The Sierra Club rallied against the short notice, and the hearing was ultimately pulled. But it was later put back on the May 1 agenda — this time, with just several hours notice, she said.
The back-and-forth left many people without the chance to provide input, opponents said. Vinny Spotleson, volunteer chapter chair with the Sierra Club, said the lack of notification for AJR10’s first and only hearing limited the number of people speaking in opposition.
One week after AJR10’s hearing, Amodei introduced his last-minute amendment that drew the ire of opponents not just for its content, but for its late-night introduction, and it “riled up, rightfully so, a lot of people,” said Tanager.
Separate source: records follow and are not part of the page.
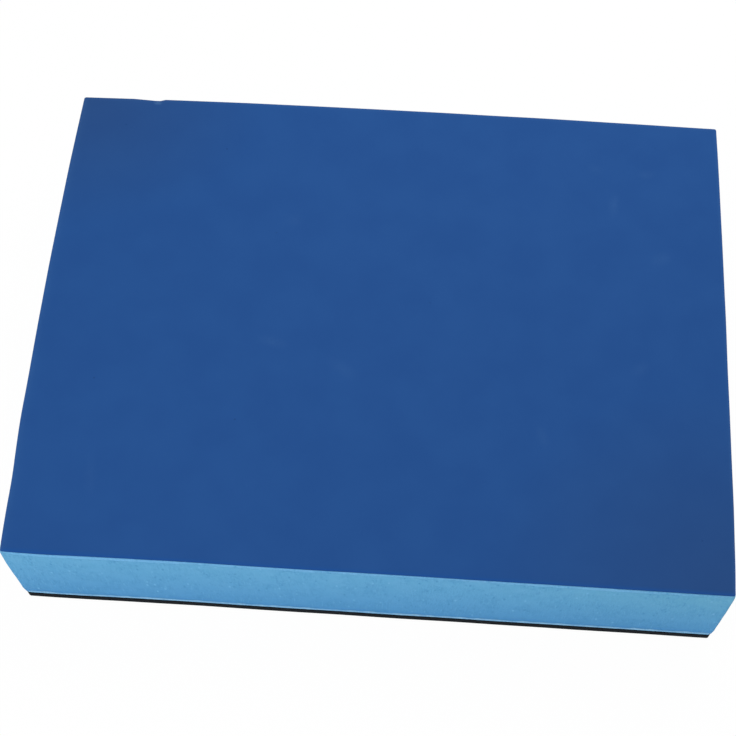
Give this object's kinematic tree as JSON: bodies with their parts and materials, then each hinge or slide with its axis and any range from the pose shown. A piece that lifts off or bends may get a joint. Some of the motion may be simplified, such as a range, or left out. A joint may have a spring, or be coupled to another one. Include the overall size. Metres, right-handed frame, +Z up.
{
  "type": "foam case insert",
  "caption": "Plain rectangular block of closed-cell foam with a smooth skin on top and a thin dark sheet below, cut to fill the inside of a small tool case.",
  "frame": {"origin": "centre of the footprint, on the surface that the insert stands on", "axes": "+X along the width to the right, +Y along the depth to the back, +Z up through the thickness"},
  "size_m": [0.38, 0.29, 0.072],
  "materials": {
    "black_foam": "matt closed-cell foam sheet, knife-cut edge",
    "glue_film": "set contact glue, satin",
    "light_foam": "matt sawn closed-cell foam, fine open pores",
    "dark_skin": "smooth satin skin"
  },
  "bodies": {
    "root": {"base_sheet": "black_foam", "bond_line": "glue_film", "foam_core": "light_foam", "top_skin": "dark_skin"}
  },
  "joints": []
}
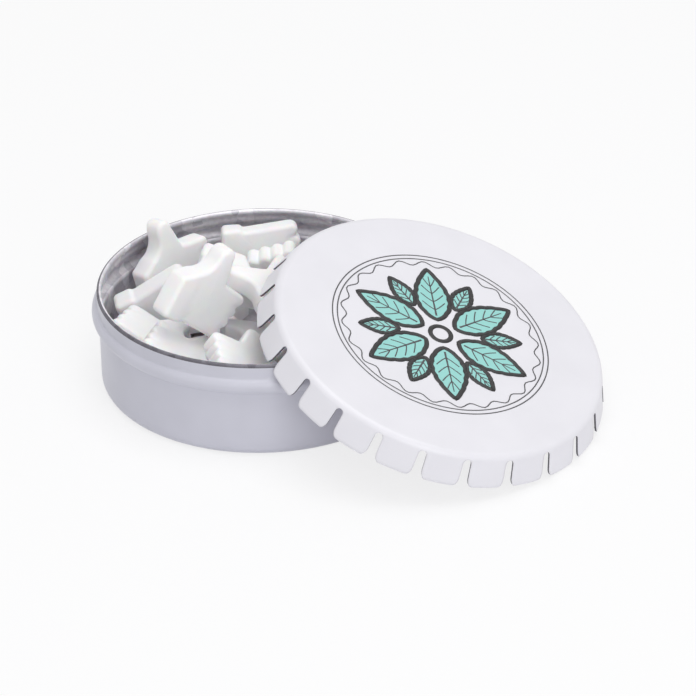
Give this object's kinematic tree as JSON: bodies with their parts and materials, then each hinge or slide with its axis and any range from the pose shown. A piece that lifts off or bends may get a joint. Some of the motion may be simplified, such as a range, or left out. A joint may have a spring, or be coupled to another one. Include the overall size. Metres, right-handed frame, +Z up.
{
  "type": "round snap-lid mint tin",
  "caption": "Open round tin heaped with fist-shaped mints; its printed snap lid, with a slotted flared skirt, leans on the beaded rim.",
  "frame": {"origin": "centre of the tin base's flat bottom, in the plane it stands on", "axes": "+Z up along the tin's axis, -Y towards the viewer of the picture, the lid leans over the +X side"},
  "size_m": [0.0817, 0.0687, 0.0266],
  "materials": {
    "tin_enamel": "satin white enamel outside, bare tinplate inside",
    "lid_enamel": "satin white enamel with a printed design, bare tinplate inside",
    "mint": "matt pressed sugar"
  },
  "bodies": {
    "base": {"tin_base": "tin_enamel", "mint_01": "mint", "mint_02": "mint", "mint_03": "mint", "mint_04": "mint", "mint_05": "mint", "mint_06": "mint", "mint_07": "mint", "mint_08": "mint", "mint_09": "mint", "mint_12": "mint", "mint_14": "mint", "mint_15": "mint", "mint_16": "mint", "mint_17": "mint", "mint_18": "mint"},
    "lid": {"lid": "lid_enamel"},
    "mint_10": {"mint_10": "mint"},
    "mint_11": {"mint_11": "mint"},
    "mint_13": {"mint_13": "mint"},
    "mint_19": {"mint_19": "mint"}
  },
  "joints": [
    {"name": "lid_lift_off", "type": "slide", "parent": "base", "child": "lid", "axis": [0.3004, -0.2042, 0.9317], "range_m": [0, 0.04]},
    {"name": "mint_10_lift_out", "type": "slide", "parent": "base", "child": "mint_10", "axis": [0, 0, 1], "range_m": [0, 0.03]},
    {"name": "mint_11_lift_out", "type": "slide", "parent": "base", "child": "mint_11", "axis": [0, 0, 1], "range_m": [0, 0.03]},
    {"name": "mint_13_lift_out", "type": "slide", "parent": "base", "child": "mint_13", "axis": [0, 0, 1], "range_m": [0, 0.03]},
    {"name": "mint_19_lift_out", "type": "slide", "parent": "base", "child": "mint_19", "axis": [0, 0, 1], "range_m": [0, 0.03]}
  ]
}
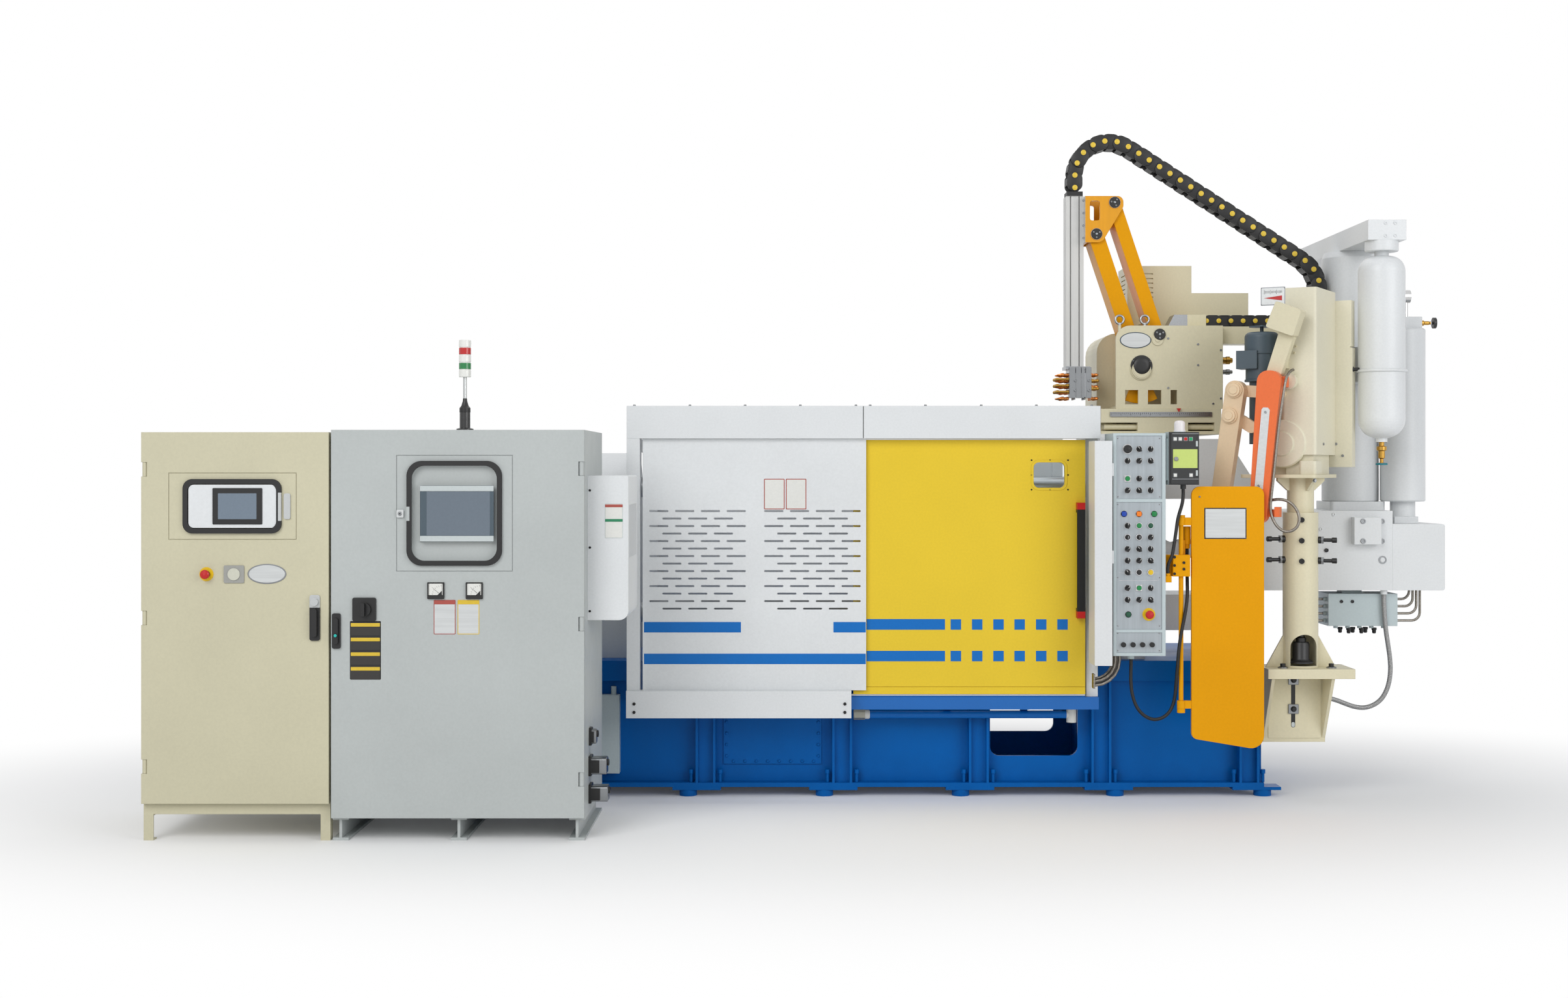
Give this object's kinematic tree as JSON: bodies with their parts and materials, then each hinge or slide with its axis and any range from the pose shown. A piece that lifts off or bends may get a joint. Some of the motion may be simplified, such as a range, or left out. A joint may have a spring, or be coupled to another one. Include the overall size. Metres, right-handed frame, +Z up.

It passed the U.S. House National Resources Committee on party lines before being stripped from the legislation two weeks later at the behest of a fellow Republican lawmaker.
On the legislative front, an amendment proposed by Jauregui just days later took aim at Amodei’s amendment, stating that “such policy should be developed in a bipartisan, collaborative effort and not through partisan, midnight amendments that harm Nevada's revenue, access to water, and conservation efforts.”
Tanager said although AJR10 and Amodei’s proposal were vastly different, the processes were similar.
“What’s the difference between calling out Amodei on his 11:30 amendment when here, they were going to be voting on it at 10 at night?” she said.
After AJR10 passed out of the Senate committee, it was moved to the chief clerk’s desk, and the Senate adjourned on the Legislature’s second house deadline without voting on the resolution.
Tanager believes that resolution’s vote tally was going to be “very bad” — which sources close to Senate Democrats later confirmed — and that, rather than having a poor showing, the resolution was left to die.
“I really think what he [Amodei] gave us was the best gift we could have imagined for Southern Nevadans,” Tanager said.